***** DATA ENTRIES

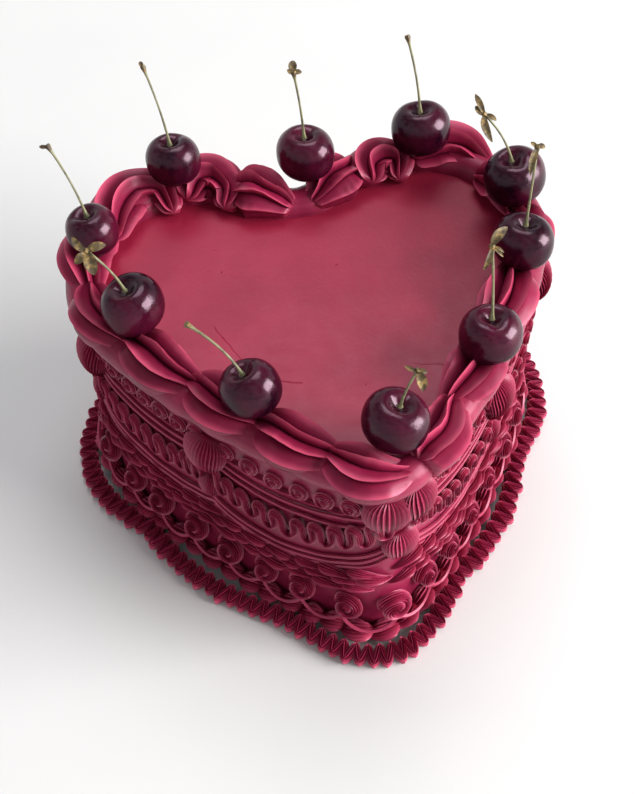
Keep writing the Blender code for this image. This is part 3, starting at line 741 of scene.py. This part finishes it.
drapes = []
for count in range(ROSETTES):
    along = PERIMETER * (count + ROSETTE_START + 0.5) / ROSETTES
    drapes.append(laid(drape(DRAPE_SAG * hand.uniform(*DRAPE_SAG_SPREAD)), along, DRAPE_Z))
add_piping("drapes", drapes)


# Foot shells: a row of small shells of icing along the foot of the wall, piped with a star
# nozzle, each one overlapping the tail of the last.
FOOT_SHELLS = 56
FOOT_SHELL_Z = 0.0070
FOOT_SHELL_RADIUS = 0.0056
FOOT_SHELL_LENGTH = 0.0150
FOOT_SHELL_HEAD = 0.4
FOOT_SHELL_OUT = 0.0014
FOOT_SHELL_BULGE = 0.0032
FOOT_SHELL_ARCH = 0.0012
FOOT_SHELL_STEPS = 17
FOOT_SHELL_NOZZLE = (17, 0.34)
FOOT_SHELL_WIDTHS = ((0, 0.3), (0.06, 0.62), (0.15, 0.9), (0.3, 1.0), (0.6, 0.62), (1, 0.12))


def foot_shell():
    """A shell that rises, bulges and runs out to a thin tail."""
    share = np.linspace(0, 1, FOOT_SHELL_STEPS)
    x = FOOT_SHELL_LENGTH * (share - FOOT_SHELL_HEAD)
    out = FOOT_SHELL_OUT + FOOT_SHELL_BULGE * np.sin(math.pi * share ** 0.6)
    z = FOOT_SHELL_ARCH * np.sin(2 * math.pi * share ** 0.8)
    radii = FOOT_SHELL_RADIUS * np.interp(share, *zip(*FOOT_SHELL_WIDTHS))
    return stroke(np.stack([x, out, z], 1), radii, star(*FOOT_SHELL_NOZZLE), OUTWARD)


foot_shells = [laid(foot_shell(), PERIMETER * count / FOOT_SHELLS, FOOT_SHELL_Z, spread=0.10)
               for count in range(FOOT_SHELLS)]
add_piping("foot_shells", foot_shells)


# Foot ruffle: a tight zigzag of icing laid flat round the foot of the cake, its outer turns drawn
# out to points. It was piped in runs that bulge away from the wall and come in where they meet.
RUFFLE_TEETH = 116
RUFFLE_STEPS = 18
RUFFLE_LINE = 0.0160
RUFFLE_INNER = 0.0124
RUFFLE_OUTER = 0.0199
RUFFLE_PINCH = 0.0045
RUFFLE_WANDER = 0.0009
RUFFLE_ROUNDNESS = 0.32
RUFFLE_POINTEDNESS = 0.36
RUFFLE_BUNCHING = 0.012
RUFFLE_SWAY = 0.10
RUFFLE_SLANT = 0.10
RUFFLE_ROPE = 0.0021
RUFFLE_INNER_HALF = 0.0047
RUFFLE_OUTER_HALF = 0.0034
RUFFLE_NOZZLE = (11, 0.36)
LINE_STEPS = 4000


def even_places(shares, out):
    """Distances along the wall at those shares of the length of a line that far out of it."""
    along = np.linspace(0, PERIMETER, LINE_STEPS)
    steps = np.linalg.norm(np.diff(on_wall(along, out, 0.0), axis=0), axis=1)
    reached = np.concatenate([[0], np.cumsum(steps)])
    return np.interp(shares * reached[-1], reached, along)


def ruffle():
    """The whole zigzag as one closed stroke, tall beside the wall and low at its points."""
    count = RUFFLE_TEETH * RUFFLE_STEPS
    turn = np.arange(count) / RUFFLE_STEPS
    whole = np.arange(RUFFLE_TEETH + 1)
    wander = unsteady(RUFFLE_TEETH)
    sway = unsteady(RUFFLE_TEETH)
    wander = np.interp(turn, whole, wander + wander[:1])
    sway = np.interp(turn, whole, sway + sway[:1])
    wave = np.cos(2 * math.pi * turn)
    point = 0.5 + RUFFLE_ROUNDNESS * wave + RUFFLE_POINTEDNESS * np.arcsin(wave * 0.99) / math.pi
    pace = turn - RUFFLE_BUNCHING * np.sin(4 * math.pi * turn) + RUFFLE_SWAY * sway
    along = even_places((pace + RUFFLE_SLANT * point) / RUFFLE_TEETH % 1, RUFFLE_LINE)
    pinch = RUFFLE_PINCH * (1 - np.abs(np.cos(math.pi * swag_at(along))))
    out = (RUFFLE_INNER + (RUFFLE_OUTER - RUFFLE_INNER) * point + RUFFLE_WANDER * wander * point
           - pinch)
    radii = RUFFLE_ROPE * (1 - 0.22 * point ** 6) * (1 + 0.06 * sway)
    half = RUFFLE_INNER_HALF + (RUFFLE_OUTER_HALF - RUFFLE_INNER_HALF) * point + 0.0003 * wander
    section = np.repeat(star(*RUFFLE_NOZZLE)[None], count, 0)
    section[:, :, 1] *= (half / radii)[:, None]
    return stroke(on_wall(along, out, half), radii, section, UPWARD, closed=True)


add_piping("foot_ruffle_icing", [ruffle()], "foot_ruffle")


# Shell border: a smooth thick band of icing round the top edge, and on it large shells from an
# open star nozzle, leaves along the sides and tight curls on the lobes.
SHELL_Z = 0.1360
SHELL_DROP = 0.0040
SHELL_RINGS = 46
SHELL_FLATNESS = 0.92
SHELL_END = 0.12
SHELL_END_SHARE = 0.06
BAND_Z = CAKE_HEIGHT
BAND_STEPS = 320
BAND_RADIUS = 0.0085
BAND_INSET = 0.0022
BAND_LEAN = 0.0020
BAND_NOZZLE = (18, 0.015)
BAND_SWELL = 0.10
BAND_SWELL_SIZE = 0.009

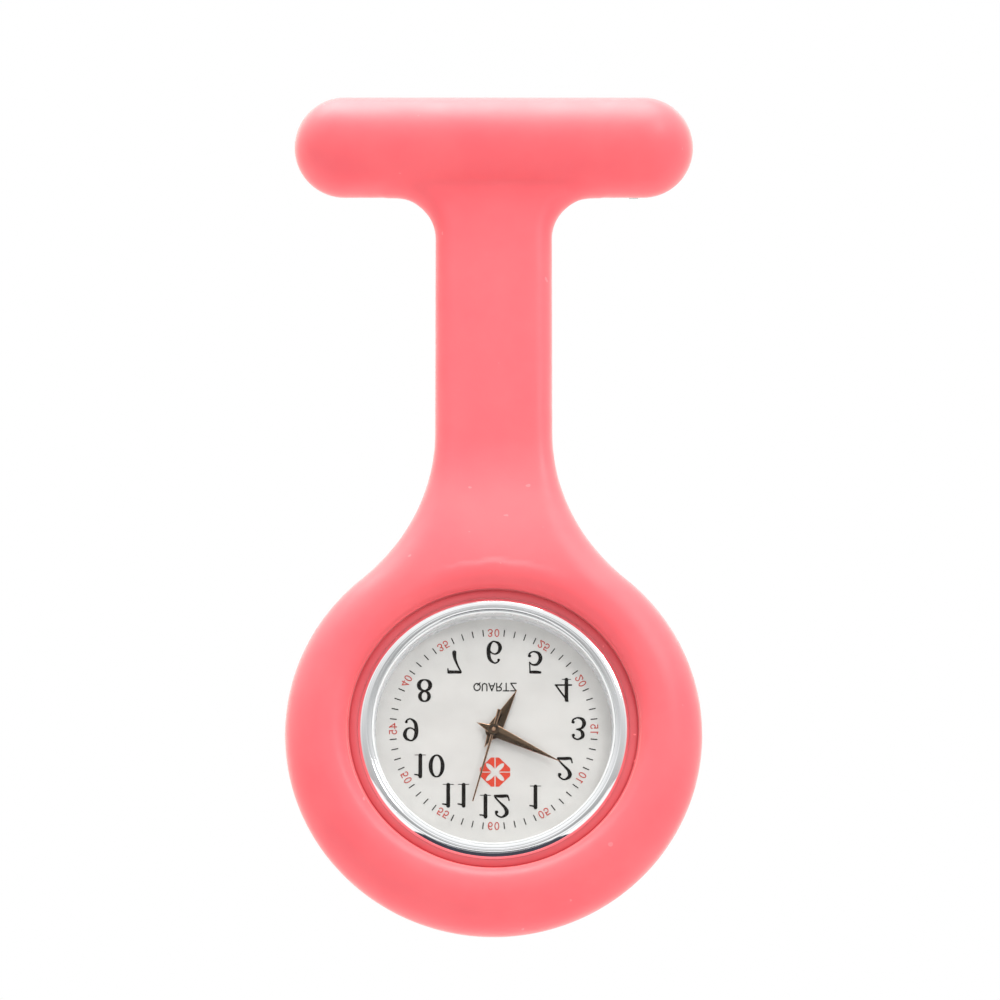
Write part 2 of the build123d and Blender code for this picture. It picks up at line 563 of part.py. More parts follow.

**********

• _TO DO_
Write out the complete set of records exactly as given.

• _RESPONSE TO THIS TASK_
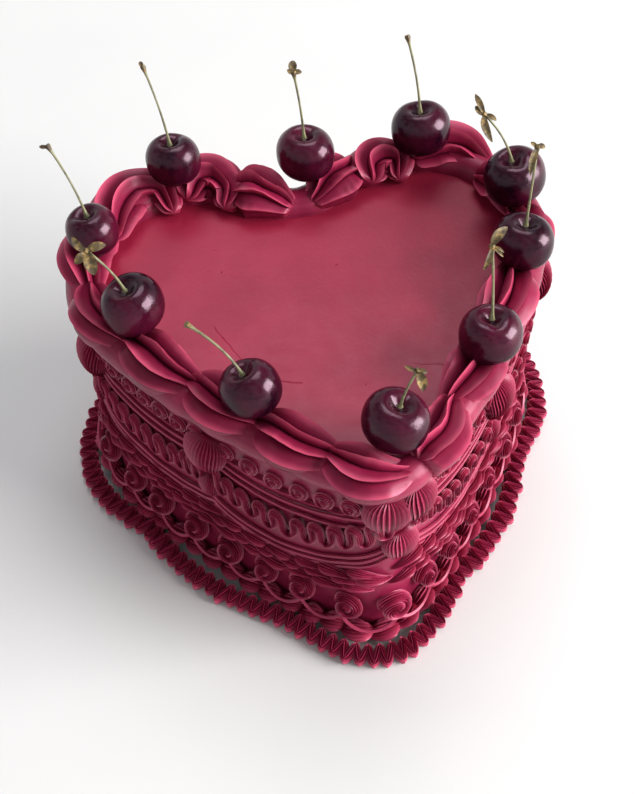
Keep writing the Blender code for this image. This is part 3, starting at line 741 of scene.py. This part finishes it.
drapes = []
for count in range(ROSETTES):
    along = PERIMETER * (count + ROSETTE_START + 0.5) / ROSETTES
    drapes.append(laid(drape(DRAPE_SAG * hand.uniform(*DRAPE_SAG_SPREAD)), along, DRAPE_Z))
add_piping("drapes", drapes)


# Foot shells: a row of small shells of icing along the foot of the wall, piped with a star
# nozzle, each one overlapping the tail of the last.
FOOT_SHELLS = 56
FOOT_SHELL_Z = 0.0070
FOOT_SHELL_RADIUS = 0.0056
FOOT_SHELL_LENGTH = 0.0150
FOOT_SHELL_HEAD = 0.4
FOOT_SHELL_OUT = 0.0014
FOOT_SHELL_BULGE = 0.0032
FOOT_SHELL_ARCH = 0.0012
FOOT_SHELL_STEPS = 17
FOOT_SHELL_NOZZLE = (17, 0.34)
FOOT_SHELL_WIDTHS = ((0, 0.3), (0.06, 0.62), (0.15, 0.9), (0.3, 1.0), (0.6, 0.62), (1, 0.12))


def foot_shell():
    """A shell that rises, bulges and runs out to a thin tail."""
    share = np.linspace(0, 1, FOOT_SHELL_STEPS)
    x = FOOT_SHELL_LENGTH * (share - FOOT_SHELL_HEAD)
    out = FOOT_SHELL_OUT + FOOT_SHELL_BULGE * np.sin(math.pi * share ** 0.6)
    z = FOOT_SHELL_ARCH * np.sin(2 * math.pi * share ** 0.8)
    radii = FOOT_SHELL_RADIUS * np.interp(share, *zip(*FOOT_SHELL_WIDTHS))
    return stroke(np.stack([x, out, z], 1), radii, star(*FOOT_SHELL_NOZZLE), OUTWARD)


foot_shells = [laid(foot_shell(), PERIMETER * count / FOOT_SHELLS, FOOT_SHELL_Z, spread=0.10)
               for count in range(FOOT_SHELLS)]
add_piping("foot_shells", foot_shells)


# Foot ruffle: a tight zigzag of icing laid flat round the foot of the cake, its outer turns drawn
# out to points. It was piped in runs that bulge away from the wall and come in where they meet.
RUFFLE_TEETH = 116
RUFFLE_STEPS = 18
RUFFLE_LINE = 0.0160
RUFFLE_INNER = 0.0124
RUFFLE_OUTER = 0.0199
RUFFLE_PINCH = 0.0045
RUFFLE_WANDER = 0.0009
RUFFLE_ROUNDNESS = 0.32
RUFFLE_POINTEDNESS = 0.36
RUFFLE_BUNCHING = 0.012
RUFFLE_SWAY = 0.10
RUFFLE_SLANT = 0.10
RUFFLE_ROPE = 0.0021
RUFFLE_INNER_HALF = 0.0047
RUFFLE_OUTER_HALF = 0.0034
RUFFLE_NOZZLE = (11, 0.36)
LINE_STEPS = 4000


def even_places(shares, out):
    """Distances along the wall at those shares of the length of a line that far out of it."""
    along = np.linspace(0, PERIMETER, LINE_STEPS)
    steps = np.linalg.norm(np.diff(on_wall(along, out, 0.0), axis=0), axis=1)
    reached = np.concatenate([[0], np.cumsum(steps)])
    return np.interp(shares * reached[-1], reached, along)


def ruffle():
    """The whole zigzag as one closed stroke, tall beside the wall and low at its points."""
    count = RUFFLE_TEETH * RUFFLE_STEPS
    turn = np.arange(count) / RUFFLE_STEPS
    whole = np.arange(RUFFLE_TEETH + 1)
    wander = unsteady(RUFFLE_TEETH)
    sway = unsteady(RUFFLE_TEETH)
    wander = np.interp(turn, whole, wander + wander[:1])
    sway = np.interp(turn, whole, sway + sway[:1])
    wave = np.cos(2 * math.pi * turn)
    point = 0.5 + RUFFLE_ROUNDNESS * wave + RUFFLE_POINTEDNESS * np.arcsin(wave * 0.99) / math.pi
    pace = turn - RUFFLE_BUNCHING * np.sin(4 * math.pi * turn) + RUFFLE_SWAY * sway
    along = even_places((pace + RUFFLE_SLANT * point) / RUFFLE_TEETH % 1, RUFFLE_LINE)
    pinch = RUFFLE_PINCH * (1 - np.abs(np.cos(math.pi * swag_at(along))))
    out = (RUFFLE_INNER + (RUFFLE_OUTER - RUFFLE_INNER) * point + RUFFLE_WANDER * wander * point
           - pinch)
    radii = RUFFLE_ROPE * (1 - 0.22 * point ** 6) * (1 + 0.06 * sway)
    half = RUFFLE_INNER_HALF + (RUFFLE_OUTER_HALF - RUFFLE_INNER_HALF) * point + 0.0003 * wander
    section = np.repeat(star(*RUFFLE_NOZZLE)[None], count, 0)
    section[:, :, 1] *= (half / radii)[:, None]
    return stroke(on_wall(along, out, half), radii, section, UPWARD, closed=True)


add_piping("foot_ruffle_icing", [ruffle()], "foot_ruffle")


# Shell border: a smooth thick band of icing round the top edge, and on it large shells from an
# open star nozzle, leaves along the sides and tight curls on the lobes.
SHELL_Z = 0.1360
SHELL_DROP = 0.0040
SHELL_RINGS = 46
SHELL_FLATNESS = 0.92
SHELL_END = 0.12
SHELL_END_SHARE = 0.06
BAND_Z = CAKE_HEIGHT
BAND_STEPS = 320
BAND_RADIUS = 0.0085
BAND_INSET = 0.0022
BAND_LEAN = 0.0020
BAND_NOZZLE = (18, 0.015)
BAND_SWELL = 0.10
BAND_SWELL_SIZE = 0.009

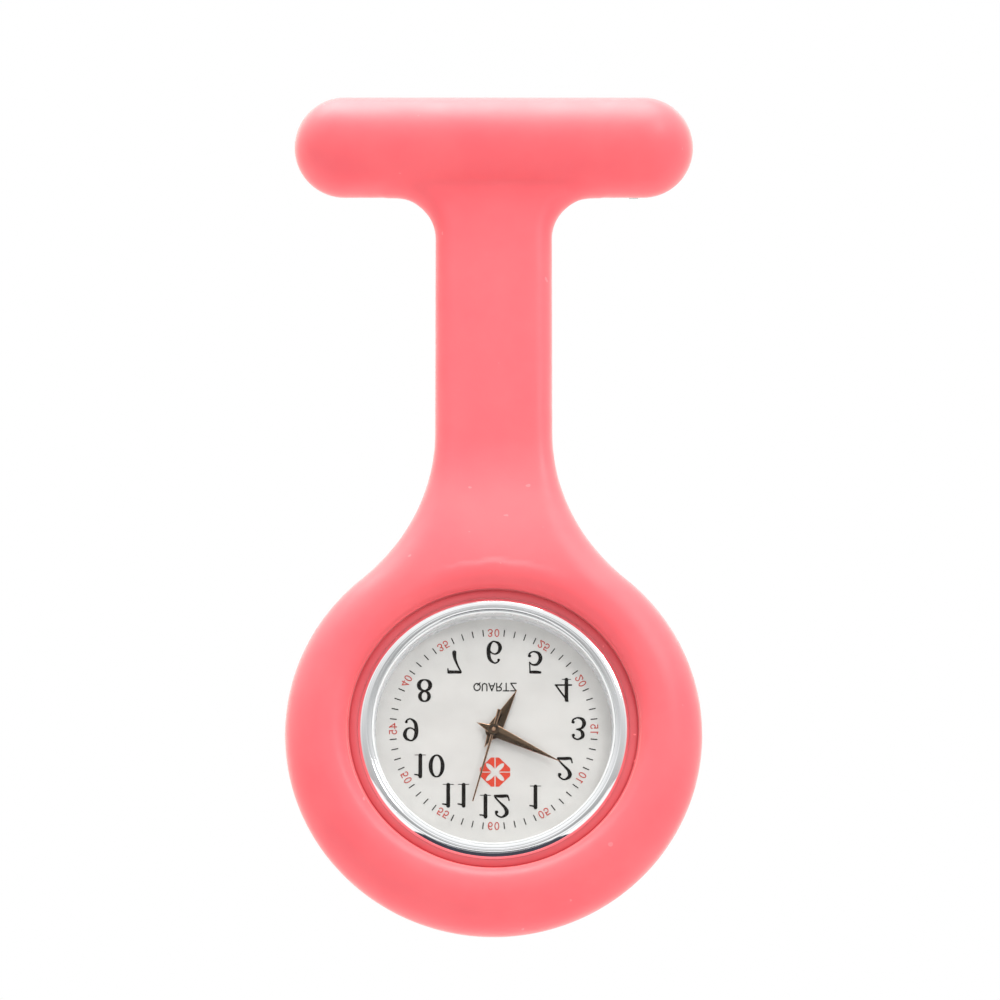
Write part 2 of the build123d and Blender code for this picture. It picks up at line 563 of part.py. More parts follow.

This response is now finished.